The prize is Britain’s longest running design award, celebrating design careers which have made an outstanding contribution to British business and society. Previous winners include inventor Sir James Dyson (1997) and designer Thomas Heatherwick (2006).
The prize was first awarded in 1959 and has since recognised contenders working in fields ranging from graphics and household products to architecture and engineering. The judging panel is chaired by HRH the Duke of Edinburgh.
Cecil Balmond grew up and Sri Lanka and studied at Trinity College Kandy and the University of Colombo and is one of the most influential designers of his generation. Pushing the limits of what is possible, his “genius has been crucial to the emergence of a new aesthetic” (Nicolai Ouroussoff, New York Times).
Interrogating and applying advanced geometric thinking to how space can be organised and experienced, Balmond creates new horizons in design, engineering and art.
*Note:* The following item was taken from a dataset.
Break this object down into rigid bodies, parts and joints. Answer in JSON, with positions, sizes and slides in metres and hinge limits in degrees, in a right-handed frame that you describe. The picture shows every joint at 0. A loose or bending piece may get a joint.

His dynamic approach is informed by the sciences of complexity, non-linear organisation and emergence of form.
The former Deputy Chairman of Arup, Balmond set up his own research-focused practice, Balmond Studio, in 2010. The studio undertakes a variety of design, art and architecture projects and is currently working on a £ 3m national monument, The Star of Caledonia, for the border between England and Scotland and a $ 400m mixed-use development in Asia. His previous awards include the RIBA Charles Jencks Award for Theory in Practice in 2003 and the Sir Banister Fletcher Prize for his book Informal (2002) in 2005.
Balmond currently holds the Paul Philippe Cret Chair at Penn Design as Professor of Architecture, a position once held by Louis Khan. He is the founder of the NSO (Non-Linear Systems Organization), a material and structural research unit at Penn.
He lectures and teaches extensively and has been Kenzo Tange Professor at the Harvard Graduate School of Architecture, Saarinen Professor at Yale University School of Architecture and Visiting Fellow at the London School of Economics. Balmond is this year’s winner of the IED Gerald Frewer Memorial Trophy for outstanding contribution in the field of engineering and design.